**Exercise:** Copy out each line that includes the word "this".

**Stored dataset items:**

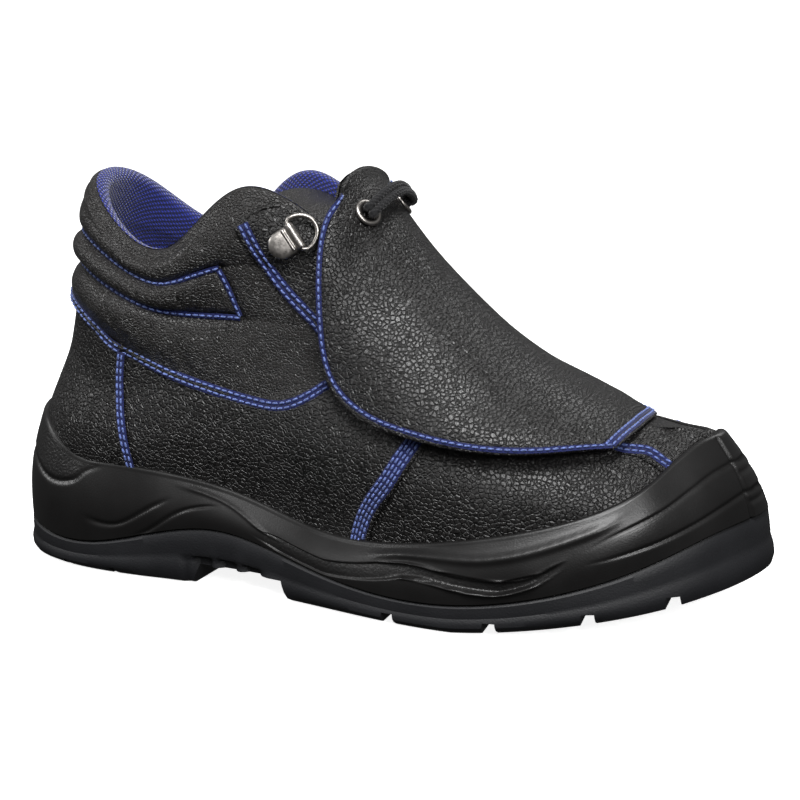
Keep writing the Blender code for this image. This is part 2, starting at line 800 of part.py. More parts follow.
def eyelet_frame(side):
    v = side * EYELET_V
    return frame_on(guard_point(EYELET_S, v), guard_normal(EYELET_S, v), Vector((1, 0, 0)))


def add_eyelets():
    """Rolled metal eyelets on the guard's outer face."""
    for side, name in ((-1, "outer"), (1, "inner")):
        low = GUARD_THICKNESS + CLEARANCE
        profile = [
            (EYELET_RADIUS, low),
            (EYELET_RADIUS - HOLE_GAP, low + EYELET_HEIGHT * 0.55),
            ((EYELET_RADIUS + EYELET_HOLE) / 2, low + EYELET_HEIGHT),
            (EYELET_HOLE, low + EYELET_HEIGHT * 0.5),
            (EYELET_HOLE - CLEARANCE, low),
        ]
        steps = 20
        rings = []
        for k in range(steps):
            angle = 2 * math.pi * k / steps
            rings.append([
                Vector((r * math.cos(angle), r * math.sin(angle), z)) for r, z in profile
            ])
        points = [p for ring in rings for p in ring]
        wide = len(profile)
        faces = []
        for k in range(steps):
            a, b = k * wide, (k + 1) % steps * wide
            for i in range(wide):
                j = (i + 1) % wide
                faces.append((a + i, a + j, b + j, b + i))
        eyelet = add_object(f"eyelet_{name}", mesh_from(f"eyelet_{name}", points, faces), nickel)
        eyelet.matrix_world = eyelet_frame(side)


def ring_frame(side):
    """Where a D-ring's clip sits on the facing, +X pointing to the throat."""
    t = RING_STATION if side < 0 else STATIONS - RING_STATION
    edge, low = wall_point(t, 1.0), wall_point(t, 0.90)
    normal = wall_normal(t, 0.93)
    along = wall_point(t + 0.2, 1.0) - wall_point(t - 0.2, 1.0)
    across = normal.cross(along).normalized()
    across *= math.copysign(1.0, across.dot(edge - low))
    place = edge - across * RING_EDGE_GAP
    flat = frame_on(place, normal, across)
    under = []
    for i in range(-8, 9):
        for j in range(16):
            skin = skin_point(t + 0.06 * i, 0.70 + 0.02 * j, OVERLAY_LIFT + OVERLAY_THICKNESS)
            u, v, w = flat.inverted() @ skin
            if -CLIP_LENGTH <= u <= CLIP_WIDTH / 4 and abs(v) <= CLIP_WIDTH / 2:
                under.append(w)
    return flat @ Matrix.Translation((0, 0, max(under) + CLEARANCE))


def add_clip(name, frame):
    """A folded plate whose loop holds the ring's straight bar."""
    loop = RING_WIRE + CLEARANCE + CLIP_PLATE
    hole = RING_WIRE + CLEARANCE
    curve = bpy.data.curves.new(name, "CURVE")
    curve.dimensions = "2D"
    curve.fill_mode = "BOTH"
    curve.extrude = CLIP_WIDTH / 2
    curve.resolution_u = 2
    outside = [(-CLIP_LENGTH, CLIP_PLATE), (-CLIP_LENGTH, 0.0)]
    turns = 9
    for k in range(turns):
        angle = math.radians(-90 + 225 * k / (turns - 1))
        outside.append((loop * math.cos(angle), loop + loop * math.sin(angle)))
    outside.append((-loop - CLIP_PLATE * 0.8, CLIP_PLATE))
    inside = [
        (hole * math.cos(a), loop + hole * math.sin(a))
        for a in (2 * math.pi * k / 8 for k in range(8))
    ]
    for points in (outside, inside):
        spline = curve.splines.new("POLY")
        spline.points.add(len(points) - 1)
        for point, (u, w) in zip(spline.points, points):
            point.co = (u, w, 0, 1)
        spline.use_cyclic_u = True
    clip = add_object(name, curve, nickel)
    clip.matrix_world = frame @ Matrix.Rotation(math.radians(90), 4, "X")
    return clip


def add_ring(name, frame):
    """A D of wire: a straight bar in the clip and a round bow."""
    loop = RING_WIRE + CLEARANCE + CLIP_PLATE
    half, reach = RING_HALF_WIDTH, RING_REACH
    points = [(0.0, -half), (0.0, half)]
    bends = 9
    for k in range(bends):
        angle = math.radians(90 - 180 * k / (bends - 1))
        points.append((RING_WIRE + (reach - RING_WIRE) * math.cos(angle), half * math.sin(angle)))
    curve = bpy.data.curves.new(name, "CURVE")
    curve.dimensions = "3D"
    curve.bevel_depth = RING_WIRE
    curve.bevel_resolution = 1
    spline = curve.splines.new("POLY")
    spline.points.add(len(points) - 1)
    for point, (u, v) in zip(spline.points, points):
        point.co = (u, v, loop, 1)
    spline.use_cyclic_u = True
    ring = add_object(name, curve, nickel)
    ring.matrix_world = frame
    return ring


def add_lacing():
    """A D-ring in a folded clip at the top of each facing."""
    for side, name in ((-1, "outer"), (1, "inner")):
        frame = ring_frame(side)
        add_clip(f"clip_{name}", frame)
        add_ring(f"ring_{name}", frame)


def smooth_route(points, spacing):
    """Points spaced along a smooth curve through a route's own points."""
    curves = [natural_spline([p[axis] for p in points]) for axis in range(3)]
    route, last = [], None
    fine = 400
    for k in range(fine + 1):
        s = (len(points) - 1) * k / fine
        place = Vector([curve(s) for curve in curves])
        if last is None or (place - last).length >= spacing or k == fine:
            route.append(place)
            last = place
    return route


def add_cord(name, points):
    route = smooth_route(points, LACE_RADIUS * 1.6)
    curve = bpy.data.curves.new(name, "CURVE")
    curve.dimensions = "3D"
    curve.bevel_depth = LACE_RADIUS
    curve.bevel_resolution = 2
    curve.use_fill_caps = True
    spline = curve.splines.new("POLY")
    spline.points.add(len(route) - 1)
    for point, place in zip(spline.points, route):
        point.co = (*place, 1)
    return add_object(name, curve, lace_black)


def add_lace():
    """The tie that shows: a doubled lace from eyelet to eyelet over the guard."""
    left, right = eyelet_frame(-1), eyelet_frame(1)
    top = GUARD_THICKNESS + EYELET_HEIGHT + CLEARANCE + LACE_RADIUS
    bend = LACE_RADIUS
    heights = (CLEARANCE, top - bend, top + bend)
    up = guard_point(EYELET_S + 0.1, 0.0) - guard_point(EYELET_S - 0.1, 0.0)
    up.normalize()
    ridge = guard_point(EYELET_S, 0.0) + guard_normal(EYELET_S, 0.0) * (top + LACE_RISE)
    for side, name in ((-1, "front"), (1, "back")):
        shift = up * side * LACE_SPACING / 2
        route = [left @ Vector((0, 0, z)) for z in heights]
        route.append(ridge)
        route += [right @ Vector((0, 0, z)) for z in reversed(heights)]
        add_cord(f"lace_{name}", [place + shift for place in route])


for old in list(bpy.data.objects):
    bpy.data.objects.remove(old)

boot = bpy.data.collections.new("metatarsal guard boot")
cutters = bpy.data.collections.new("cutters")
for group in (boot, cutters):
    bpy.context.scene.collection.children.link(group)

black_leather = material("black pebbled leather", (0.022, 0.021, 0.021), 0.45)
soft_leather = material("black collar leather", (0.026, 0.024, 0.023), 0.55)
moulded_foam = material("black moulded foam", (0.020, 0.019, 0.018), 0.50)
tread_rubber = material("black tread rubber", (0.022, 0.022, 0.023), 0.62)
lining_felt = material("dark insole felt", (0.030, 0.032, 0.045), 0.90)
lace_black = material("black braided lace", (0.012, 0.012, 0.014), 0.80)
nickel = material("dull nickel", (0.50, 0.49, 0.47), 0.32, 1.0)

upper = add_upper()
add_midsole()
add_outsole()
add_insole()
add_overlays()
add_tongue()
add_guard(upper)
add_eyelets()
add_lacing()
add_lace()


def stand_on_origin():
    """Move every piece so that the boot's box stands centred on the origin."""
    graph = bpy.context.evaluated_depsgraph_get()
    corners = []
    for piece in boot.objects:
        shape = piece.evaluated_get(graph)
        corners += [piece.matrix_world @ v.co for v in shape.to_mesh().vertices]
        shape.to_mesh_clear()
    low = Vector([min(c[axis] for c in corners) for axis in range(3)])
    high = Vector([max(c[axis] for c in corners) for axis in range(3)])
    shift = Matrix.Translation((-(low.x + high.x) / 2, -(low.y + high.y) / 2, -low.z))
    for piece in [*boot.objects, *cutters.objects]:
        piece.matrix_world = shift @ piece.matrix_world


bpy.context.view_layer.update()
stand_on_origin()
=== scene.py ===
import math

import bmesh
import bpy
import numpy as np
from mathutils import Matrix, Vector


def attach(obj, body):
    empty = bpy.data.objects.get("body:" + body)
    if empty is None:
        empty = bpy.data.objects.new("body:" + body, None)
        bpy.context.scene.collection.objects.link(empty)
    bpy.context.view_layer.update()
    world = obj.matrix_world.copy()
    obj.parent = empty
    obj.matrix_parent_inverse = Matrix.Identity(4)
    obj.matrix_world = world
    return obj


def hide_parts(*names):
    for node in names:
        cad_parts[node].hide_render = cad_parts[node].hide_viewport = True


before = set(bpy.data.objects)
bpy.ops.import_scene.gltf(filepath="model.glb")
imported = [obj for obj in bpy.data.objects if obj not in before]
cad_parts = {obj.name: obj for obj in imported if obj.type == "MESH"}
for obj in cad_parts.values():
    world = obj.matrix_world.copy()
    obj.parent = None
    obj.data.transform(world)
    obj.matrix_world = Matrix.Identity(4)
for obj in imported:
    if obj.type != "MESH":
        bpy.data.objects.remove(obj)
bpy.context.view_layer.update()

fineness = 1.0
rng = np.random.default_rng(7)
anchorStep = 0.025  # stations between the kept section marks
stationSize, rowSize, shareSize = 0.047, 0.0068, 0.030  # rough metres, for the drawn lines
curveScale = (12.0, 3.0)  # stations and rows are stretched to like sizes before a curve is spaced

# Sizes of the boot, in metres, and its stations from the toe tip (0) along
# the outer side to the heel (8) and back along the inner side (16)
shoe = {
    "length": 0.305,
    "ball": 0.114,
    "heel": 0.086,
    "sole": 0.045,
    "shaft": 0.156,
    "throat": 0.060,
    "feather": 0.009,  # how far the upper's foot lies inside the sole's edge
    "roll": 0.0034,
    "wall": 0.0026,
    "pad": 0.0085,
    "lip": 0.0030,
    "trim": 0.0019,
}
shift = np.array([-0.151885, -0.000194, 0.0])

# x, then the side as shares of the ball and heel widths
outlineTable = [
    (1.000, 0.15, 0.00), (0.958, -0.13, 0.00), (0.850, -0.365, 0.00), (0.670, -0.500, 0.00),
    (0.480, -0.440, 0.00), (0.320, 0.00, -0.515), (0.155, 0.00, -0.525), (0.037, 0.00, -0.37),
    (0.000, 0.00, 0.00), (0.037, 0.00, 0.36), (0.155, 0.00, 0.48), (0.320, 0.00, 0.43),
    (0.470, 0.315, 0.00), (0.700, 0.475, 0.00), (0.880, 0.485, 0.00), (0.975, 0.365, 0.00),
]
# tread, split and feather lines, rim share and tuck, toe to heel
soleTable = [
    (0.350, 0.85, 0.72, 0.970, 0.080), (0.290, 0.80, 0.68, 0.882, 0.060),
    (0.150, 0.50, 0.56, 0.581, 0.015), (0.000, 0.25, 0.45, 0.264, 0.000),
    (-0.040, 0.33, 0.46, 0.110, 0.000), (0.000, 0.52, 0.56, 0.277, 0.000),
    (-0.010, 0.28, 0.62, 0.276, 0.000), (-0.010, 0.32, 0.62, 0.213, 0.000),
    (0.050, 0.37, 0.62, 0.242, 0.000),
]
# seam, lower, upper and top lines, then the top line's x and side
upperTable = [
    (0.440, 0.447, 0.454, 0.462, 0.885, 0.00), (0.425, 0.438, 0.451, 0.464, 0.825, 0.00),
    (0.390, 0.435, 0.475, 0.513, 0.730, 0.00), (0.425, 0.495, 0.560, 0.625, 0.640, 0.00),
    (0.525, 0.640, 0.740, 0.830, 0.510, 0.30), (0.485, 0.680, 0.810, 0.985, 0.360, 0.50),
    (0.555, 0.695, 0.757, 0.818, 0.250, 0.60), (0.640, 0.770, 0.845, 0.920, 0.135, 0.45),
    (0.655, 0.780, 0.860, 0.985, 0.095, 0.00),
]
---
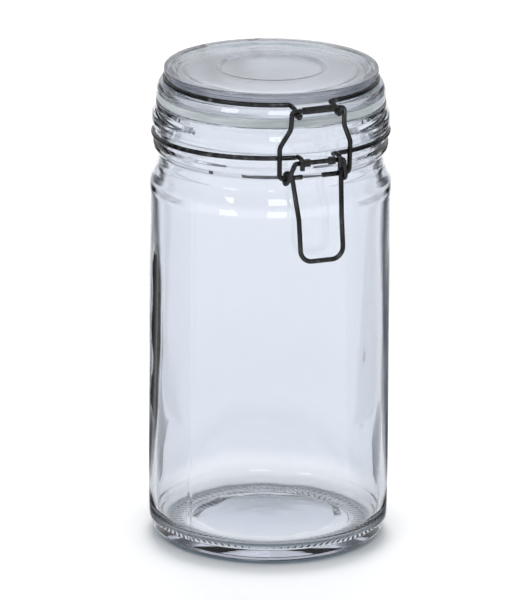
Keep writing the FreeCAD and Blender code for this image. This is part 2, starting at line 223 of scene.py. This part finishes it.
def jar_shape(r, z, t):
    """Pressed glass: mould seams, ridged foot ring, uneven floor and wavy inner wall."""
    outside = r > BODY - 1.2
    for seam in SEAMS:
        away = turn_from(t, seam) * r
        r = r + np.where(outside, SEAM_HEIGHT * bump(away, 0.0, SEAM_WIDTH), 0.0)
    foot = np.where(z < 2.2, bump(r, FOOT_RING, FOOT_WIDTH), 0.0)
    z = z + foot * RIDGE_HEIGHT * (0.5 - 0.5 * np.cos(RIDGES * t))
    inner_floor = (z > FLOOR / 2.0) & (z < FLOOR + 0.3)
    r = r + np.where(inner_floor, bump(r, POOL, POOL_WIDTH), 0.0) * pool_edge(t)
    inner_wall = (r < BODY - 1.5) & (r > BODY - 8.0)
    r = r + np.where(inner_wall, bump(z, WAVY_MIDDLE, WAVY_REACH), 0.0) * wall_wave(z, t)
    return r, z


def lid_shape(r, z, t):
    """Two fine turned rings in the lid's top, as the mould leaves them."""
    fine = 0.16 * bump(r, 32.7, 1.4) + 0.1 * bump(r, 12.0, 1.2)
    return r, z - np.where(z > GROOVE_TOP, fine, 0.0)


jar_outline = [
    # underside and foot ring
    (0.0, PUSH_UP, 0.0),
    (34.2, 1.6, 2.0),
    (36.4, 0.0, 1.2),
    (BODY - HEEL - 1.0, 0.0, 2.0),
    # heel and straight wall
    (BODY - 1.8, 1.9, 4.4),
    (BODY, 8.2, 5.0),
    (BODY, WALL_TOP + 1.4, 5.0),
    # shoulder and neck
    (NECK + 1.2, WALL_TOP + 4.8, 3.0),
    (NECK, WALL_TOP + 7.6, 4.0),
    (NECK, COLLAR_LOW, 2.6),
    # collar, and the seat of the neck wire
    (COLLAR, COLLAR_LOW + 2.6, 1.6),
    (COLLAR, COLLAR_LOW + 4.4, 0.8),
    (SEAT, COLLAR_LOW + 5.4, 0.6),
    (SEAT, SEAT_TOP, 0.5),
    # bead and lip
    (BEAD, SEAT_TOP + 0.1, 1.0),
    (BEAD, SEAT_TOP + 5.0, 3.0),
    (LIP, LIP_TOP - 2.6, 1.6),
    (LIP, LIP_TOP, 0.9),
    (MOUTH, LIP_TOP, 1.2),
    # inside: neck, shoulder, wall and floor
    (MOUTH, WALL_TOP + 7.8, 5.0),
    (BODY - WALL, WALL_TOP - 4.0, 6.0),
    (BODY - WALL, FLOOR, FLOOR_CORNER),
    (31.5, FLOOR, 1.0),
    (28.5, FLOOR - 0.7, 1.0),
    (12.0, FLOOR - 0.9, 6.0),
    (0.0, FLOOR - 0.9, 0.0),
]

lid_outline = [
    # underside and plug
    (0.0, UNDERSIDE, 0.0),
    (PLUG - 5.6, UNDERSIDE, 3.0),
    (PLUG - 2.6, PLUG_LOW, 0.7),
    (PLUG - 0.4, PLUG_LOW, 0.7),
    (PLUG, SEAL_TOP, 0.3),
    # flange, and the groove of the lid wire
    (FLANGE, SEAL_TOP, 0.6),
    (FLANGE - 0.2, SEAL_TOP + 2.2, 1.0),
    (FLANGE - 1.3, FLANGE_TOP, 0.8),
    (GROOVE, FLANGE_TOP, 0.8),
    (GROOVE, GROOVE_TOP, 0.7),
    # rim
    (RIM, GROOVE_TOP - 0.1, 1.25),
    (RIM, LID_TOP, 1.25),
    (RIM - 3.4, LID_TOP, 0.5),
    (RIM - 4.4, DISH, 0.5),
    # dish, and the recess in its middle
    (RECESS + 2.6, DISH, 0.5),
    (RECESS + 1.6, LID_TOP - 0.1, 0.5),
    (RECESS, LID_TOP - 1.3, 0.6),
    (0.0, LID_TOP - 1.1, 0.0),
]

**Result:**
Keep writing the Blender code for this image. This is part 2, starting at line 800 of part.py. More parts follow.
Keep writing the FreeCAD and Blender code for this image. This is part 2, starting at line 223 of scene.py. This part finishes it.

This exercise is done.